Important installation factors beyond the calculator
A wood stove size calculator in feet is a planning tool, not a substitute for installation design. Before buying a stove, confirm the following:
- Clearances: Every stove has minimum clearances to walls, furniture, and trim.
- Hearth protection: Floor protection must meet the manufacturer’s requirements.
- Chimney compatibility: Flue diameter, chimney height, and draft characteristics must match the stove.
- Combustion air: Very tight homes may need careful planning for makeup air.
- Local code and permit rules: Many jurisdictions require inspections for new installations.
These factors can affect not only safety but also real heating performance. A great stove connected to a poor chimney system will not behave like the published brochure suggests. That is why professional review is essential, especially for homes with complex floor plans or remodeling constraints.

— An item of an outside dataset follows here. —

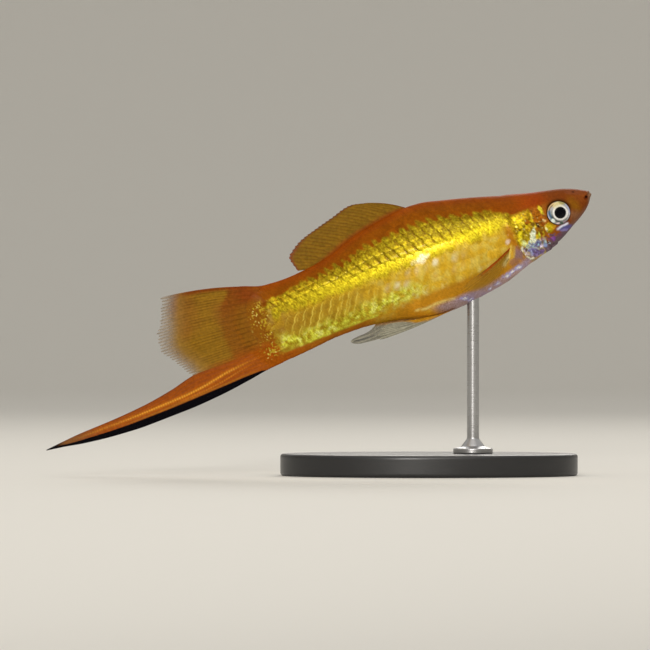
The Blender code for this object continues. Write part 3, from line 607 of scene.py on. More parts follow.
def new_material(name, **settings):
    """A material with one Principled shader, with these values on its sockets."""
    made = bpy.data.materials.new(name)
    made.use_nodes = True
    shader = made.node_tree.nodes["Principled BSDF"]
    for key, value in settings.items():
        shader.inputs[key.replace("_", " ")].default_value = value
    return made, shader


def fish_material(name, grain, bump, rough, **settings):
    """Pigment and crystals from the piece's own paint and shine. Fibres of the given mm width, which lean as
    the scales' edges do, break up the colour, more so where it shines, and roughen the surface."""
    made, shader = new_material(name, **settings)
    paint = add_node(made, "ShaderNodeAttribute", {"attribute_name": "paint"})
    shine = add_node(made, "ShaderNodeAttribute", {"attribute_name": "shine"})
    where = add_node(made, "ShaderNodeTexCoord")
    lean = {"vector_type": "TEXTURE", "Rotation": (0.0, math.radians(-44), 0.0), "Scale": (1.0, 1.0, 2.2)}
    leaning = add_node(made, "ShaderNodeMapping", lean, {"Vector": where.outputs["Object"]})
    noise = {"Scale": 1000 / grain, "Detail": 2.0, "Roughness": 0.6}
    specks = add_node(made, "ShaderNodeTexNoise", noise, {"Vector": leaning.outputs[0]})
    depth = add_node(made, "ShaderNodeMapRange", {1: 0.33, 2: 0.67}, {0: specks.outputs["Fac"]})
    colours = {"data_type": "RGBA", 6: (0.88, 0.86, 0.84, 1.0), 7: (1.12, 1.12, 1.12, 1.0)}
    calm = add_node(made, "ShaderNodeMix", colours, {0: depth.outputs[0]})
    colours = {"data_type": "RGBA", 6: (0.64, 0.54, 0.28, 1.0), 7: (1.26, 1.26, 1.3, 1.0)}
    lively = add_node(made, "ShaderNodeMix", colours, {0: depth.outputs[0]})
    by_shine = add_node(made, "ShaderNodeMapRange", {1: 0.05, 2: 0.4}, {0: shine.outputs["Fac"]})
    links = {0: by_shine.outputs[0], 6: calm.outputs[2], 7: lively.outputs[2]}
    tone = add_node(made, "ShaderNodeMix", {"data_type": "RGBA"}, links)
    multiply = {"data_type": "RGBA", "blend_type": "MULTIPLY", 0: 1.0}
    mixed = add_node(made, "ShaderNodeMix", multiply, {6: paint.outputs["Color"], 7: tone.outputs[2]})
    gloss = add_node(
        made, "ShaderNodeMapRange", {1: 0.0, 2: 0.4, 3: rough[0], 4: rough[1]}, {0: shine.outputs["Fac"]}
    )
    wet = add_node(made, "ShaderNodeMapRange", {1: 0.0, 2: 0.4, 3: 0.03, 4: 0.06}, {0: shine.outputs["Fac"]})
    relief_node = add_node(
        made, "ShaderNodeBump", {"Strength": 0.6, "Distance": bump / 1000}, {"Height": specks.outputs["Fac"]}
    )
    link = made.node_tree.links.new
    link(mixed.outputs[2], shader.inputs["Base Color"])
    link(shine.outputs["Fac"], shader.inputs["Metallic"])
    link(gloss.outputs[0], shader.inputs["Roughness"])
    link(wet.outputs[0], shader.inputs["Coat Weight"])
    link(relief_node.outputs[0], shader.inputs["Normal"])
    return made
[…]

Best practices for accurate measurements
To get the best result from the calculator, measure the actual zone the stove is expected to heat, not just the footprint where the appliance will stand. If the room opens into another room with no door, decide whether that adjacent area should be counted. Use the average ceiling height if the ceiling slopes, and be honest about insulation quality. Many homeowners underestimate the effect of old windows, leaky doors, and uninsulated walls.
If you are comparing multiple rooms, run the calculator several times. This is especially helpful for cabins, basement family rooms, additions, and detached workshops. You may discover that one area is perfectly suited to a compact stove while another needs a larger radiant or convective model.
Final takeaway
The right wood stove size is not just about square feet. It is about cubic feet, climate, heat loss, and how the room actually behaves in winter. A good wood stove size calculator in feet gives you a realistic estimate based on the dimensions you can measure today, then refines that estimate using construction and layout conditions that strongly influence comfort. Use the calculator to narrow your options, compare stove classes, and identify whether your project is in small, medium, large, or extra-large territory. Then confirm your final choice with manufacturer specifications, local code requirements, and the guidance of a qualified installer.
If you want the best performance after sizing, remember the basics supported by authoritative sources: burn dry wood, maintain the chimney, improve insulation where you can, and choose a stove that matches both the room and the way you live. That combination matters more than any single published square footage rating.